Nearly all eukaryotic organisms undergo cellular respiration, a process in which glucose is converted into usable energy. Plants typically undergo a type of respiration called aerobic respiration, in which glucose must be broken down in the presence of oxygen. The result is the production of energy in the form of ATP and the release of carbon dioxide and water.

Plants can obtain oxygen for aerobic respiration through a variety of methods. You likely already know that plants synthesize their own food through photosynthesis, which converts carbon dioxide and water into glucose and oxygen in the presence of sunlight. Photosynthesis and respiration go hand in hand, with the products of both processes providing the reactants of the other. So the oxygen produced during photosynthesis is used as a reactant in aerobic respiration. This is the method described in answer choice (C). And since the question asks us to find the option that is not a method plants use to obtain oxygen, we can go ahead and rule it out.

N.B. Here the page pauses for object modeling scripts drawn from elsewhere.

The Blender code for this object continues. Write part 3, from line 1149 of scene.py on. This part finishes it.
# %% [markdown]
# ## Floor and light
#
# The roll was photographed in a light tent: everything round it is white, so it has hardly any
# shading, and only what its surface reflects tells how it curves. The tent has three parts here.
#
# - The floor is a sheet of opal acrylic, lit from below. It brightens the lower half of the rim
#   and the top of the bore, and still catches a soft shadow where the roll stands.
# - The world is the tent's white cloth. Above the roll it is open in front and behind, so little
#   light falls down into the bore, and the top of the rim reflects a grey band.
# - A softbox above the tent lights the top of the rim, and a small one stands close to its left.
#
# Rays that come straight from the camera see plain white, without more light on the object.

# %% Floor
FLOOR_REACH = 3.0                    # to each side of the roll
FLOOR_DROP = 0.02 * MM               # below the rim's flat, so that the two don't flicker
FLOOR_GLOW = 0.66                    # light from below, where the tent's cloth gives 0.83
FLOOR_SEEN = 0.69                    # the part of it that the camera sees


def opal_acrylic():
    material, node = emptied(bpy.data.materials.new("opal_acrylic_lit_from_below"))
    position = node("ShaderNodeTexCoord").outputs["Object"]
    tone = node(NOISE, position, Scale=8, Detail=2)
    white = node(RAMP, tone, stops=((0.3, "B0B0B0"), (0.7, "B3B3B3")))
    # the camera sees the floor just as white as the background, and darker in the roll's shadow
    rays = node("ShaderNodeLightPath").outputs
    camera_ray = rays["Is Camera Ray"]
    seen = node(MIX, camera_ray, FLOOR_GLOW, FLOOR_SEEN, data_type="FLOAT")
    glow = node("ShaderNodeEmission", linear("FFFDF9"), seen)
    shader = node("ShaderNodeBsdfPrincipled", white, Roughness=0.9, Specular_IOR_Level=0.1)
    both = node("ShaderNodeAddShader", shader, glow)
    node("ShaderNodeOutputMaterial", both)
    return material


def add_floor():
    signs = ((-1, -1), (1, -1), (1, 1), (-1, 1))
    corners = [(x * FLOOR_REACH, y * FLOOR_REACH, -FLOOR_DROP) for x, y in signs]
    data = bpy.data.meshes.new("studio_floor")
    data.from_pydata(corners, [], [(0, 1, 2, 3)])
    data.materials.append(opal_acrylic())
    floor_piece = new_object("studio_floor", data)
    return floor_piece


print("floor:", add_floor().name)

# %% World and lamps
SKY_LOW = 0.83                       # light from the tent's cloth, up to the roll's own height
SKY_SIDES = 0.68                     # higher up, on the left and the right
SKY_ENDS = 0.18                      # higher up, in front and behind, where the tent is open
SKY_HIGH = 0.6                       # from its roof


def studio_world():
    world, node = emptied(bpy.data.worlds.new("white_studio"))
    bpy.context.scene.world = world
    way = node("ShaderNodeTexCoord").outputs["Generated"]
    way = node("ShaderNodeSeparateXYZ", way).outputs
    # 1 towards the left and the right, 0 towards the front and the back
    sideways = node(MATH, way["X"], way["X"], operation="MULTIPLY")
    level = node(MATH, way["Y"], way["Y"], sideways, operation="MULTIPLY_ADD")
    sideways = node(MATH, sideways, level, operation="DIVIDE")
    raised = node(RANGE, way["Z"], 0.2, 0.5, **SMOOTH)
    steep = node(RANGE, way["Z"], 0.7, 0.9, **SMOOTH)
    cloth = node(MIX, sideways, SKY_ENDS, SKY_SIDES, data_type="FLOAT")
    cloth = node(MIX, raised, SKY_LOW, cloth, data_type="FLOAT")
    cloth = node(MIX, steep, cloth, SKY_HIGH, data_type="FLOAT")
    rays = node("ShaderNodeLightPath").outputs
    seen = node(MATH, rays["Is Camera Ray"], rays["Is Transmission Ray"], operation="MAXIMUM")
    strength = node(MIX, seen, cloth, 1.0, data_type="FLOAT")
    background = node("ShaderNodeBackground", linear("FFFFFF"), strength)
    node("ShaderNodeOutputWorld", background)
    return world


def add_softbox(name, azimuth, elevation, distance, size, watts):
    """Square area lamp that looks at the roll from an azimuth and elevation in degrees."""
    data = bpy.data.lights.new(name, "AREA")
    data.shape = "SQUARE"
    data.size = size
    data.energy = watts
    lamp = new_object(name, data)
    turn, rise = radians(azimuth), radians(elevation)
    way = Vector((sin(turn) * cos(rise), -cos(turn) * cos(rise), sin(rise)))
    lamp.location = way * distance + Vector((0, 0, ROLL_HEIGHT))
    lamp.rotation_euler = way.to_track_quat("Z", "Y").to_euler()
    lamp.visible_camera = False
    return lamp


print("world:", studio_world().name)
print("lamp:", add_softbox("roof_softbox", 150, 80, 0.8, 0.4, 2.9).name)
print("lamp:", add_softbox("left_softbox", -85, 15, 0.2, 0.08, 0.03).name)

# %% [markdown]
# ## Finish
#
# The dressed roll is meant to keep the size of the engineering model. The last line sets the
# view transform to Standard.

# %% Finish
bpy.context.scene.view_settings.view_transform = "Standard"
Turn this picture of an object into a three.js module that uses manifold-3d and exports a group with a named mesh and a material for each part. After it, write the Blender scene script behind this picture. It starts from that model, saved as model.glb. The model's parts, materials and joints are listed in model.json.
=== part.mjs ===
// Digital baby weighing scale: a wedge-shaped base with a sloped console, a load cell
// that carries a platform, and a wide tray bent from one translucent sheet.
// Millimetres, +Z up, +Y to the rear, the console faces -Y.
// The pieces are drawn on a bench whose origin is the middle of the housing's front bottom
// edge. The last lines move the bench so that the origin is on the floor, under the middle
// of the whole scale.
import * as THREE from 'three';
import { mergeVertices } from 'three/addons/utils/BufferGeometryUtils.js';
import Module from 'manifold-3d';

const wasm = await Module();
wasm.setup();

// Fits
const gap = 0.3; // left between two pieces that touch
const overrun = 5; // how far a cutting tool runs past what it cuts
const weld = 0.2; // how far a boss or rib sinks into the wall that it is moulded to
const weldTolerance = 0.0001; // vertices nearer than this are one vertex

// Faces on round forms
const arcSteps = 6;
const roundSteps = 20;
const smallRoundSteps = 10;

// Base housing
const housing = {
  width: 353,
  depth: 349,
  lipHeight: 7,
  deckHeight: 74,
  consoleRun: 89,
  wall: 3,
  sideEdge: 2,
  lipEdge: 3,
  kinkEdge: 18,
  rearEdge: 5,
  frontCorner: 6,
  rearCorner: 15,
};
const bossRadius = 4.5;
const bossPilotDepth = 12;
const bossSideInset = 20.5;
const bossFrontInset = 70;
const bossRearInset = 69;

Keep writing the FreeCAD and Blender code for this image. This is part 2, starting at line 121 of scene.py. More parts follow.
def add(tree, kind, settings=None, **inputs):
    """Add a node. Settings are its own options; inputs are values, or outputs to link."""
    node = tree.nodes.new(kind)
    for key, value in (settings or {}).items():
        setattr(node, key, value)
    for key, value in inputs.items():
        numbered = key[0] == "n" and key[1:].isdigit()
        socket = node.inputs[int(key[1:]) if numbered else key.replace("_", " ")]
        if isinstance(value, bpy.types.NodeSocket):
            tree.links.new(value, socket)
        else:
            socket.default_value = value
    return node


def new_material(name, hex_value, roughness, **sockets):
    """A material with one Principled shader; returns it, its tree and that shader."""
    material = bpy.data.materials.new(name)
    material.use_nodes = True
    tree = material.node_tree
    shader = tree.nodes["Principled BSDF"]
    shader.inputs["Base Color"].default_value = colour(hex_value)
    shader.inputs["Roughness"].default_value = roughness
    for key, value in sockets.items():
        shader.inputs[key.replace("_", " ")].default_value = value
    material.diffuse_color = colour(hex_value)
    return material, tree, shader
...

Plant roots, stems, and leaves all respire and have their own specialized structures for obtaining the needed reactants. The surface of leaves have tiny pores called stomata, or stoma in the singular. Depending on the plant’s need to exchange gases with the atmosphere, stomata can be opened or closed by its guard cells. For example, if a plant requires oxygen beyond what is produced during photosynthesis, oxygen can move through open stomata into the leaves. This is the method given in answer choice (A), so we can eliminate it.

Plant roots have fine, hairlike structures called root hairs. They extend into the air spaces of soil to maximize the surface area through which roots can absorb water. As described in answer (D), this water can contain dissolved minerals and gases, including oxygen. So we can rule out this option as well.

We’ve seen that plants can obtain oxygen through photosynthesis, stomata, and root hairs. But unlike animals, plants do not have a specialized respiratory organ system for gas exchange. This means they do not have open airways, such as trachea and bronchial tubes. Therefore, the correct answer is (B). Plants do not use open airways in the leaf to breathe in oxygen.